#### SUPPLIED RECORDS:
-- BEGIN --
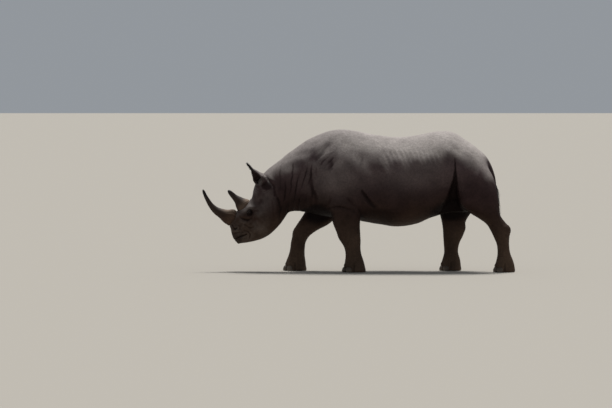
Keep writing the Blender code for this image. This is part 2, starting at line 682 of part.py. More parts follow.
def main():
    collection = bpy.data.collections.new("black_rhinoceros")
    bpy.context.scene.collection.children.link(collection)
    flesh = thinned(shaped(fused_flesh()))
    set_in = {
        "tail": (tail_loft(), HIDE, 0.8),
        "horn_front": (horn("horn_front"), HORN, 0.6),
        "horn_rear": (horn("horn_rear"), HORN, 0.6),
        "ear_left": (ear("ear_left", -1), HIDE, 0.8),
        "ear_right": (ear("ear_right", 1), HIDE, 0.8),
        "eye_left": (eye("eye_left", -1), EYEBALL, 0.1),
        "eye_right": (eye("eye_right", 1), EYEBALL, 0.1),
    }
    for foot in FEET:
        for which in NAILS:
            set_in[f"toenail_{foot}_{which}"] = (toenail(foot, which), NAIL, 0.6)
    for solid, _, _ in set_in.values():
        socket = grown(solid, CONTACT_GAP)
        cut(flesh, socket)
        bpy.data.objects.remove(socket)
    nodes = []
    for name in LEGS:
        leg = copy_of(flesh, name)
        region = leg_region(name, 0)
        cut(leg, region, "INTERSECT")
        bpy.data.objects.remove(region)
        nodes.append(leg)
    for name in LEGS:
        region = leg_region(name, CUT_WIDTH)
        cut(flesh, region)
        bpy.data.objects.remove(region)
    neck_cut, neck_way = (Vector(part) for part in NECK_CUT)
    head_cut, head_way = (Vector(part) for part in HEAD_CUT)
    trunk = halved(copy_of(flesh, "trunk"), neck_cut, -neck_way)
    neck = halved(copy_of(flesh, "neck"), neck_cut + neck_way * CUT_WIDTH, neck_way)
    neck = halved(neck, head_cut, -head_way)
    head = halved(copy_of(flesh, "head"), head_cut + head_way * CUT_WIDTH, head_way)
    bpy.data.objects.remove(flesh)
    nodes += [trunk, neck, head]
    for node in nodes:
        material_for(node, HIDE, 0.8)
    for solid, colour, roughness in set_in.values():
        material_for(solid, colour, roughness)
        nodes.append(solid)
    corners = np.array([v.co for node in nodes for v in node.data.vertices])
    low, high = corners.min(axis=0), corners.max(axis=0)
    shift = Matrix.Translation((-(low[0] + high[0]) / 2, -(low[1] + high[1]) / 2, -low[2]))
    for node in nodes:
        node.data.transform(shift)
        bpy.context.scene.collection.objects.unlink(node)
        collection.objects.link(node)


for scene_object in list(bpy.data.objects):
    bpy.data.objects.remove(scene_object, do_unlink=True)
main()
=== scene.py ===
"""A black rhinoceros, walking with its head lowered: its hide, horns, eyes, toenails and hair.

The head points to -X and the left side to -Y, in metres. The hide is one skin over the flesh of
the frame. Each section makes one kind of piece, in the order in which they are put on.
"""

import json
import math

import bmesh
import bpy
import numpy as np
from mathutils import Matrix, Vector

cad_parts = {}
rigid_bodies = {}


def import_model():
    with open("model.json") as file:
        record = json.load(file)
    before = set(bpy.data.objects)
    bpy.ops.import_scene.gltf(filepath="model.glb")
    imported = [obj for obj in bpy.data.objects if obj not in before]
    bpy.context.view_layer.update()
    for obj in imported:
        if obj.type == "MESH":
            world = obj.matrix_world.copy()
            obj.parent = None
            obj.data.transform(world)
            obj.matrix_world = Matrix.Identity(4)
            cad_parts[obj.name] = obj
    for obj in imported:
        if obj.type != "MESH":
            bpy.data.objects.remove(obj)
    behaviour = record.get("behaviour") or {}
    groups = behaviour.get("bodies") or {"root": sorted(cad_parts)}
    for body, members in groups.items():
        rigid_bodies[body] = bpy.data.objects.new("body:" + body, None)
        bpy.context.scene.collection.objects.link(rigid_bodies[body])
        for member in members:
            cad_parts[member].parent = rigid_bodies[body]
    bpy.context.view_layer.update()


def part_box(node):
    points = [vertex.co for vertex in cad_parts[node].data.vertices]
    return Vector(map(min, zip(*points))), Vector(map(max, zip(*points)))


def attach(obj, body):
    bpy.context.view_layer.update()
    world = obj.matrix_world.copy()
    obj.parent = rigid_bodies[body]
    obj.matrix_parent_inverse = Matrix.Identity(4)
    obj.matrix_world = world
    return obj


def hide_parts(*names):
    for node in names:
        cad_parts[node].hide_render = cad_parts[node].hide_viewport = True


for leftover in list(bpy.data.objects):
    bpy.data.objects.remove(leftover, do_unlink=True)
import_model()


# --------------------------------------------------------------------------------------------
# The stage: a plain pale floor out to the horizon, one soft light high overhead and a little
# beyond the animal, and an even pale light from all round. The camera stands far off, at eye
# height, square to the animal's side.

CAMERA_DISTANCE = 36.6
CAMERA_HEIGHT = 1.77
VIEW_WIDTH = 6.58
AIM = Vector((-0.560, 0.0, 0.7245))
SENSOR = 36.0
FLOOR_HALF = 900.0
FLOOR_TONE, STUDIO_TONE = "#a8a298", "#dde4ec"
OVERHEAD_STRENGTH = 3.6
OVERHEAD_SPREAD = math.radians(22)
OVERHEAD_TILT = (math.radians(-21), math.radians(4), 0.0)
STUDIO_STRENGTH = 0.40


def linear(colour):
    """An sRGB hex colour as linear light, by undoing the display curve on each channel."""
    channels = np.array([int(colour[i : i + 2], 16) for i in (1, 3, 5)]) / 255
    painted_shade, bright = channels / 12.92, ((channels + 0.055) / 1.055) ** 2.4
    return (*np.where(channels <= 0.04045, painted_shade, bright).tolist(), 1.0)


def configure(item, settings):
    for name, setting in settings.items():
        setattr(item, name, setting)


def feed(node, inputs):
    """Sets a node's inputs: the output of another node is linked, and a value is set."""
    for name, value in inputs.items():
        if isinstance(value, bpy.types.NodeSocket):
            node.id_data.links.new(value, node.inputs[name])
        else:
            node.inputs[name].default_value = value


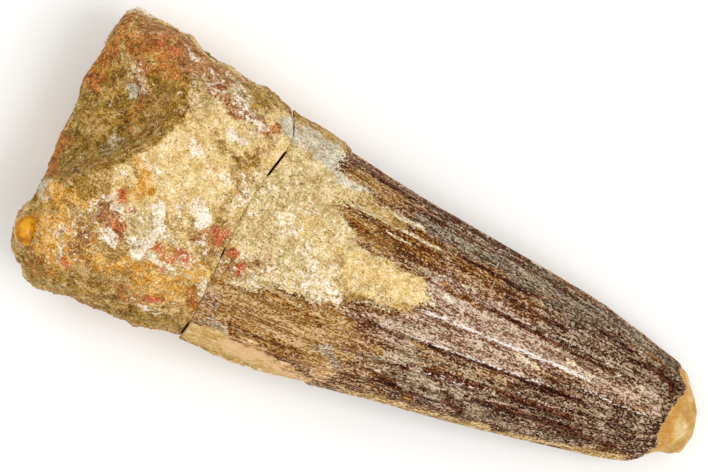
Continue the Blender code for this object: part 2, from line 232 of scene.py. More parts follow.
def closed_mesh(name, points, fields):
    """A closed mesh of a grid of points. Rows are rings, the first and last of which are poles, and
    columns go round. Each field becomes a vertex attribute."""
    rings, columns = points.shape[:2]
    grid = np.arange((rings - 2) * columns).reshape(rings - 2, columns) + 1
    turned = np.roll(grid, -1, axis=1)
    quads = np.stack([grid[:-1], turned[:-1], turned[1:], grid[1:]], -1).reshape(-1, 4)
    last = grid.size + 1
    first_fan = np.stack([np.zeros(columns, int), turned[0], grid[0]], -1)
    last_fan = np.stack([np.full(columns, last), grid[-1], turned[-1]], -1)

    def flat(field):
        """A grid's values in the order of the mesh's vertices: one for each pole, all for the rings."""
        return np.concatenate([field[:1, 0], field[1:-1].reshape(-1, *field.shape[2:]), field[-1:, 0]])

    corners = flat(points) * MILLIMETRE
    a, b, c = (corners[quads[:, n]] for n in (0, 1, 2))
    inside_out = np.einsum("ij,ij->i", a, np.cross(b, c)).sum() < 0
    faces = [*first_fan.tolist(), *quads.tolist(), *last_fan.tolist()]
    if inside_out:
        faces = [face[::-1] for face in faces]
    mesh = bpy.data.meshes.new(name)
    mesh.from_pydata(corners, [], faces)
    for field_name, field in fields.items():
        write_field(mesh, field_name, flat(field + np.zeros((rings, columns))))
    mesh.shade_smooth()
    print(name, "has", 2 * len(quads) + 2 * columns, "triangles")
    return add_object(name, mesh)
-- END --
#### EXERCISE DESCRIPTION:
Every line of the listing that holds "Identity" should be found and copied.

#### COMPLETED TASK:
            obj.matrix_world = Matrix.Identity(4)
    obj.matrix_parent_inverse = Matrix.Identity(4)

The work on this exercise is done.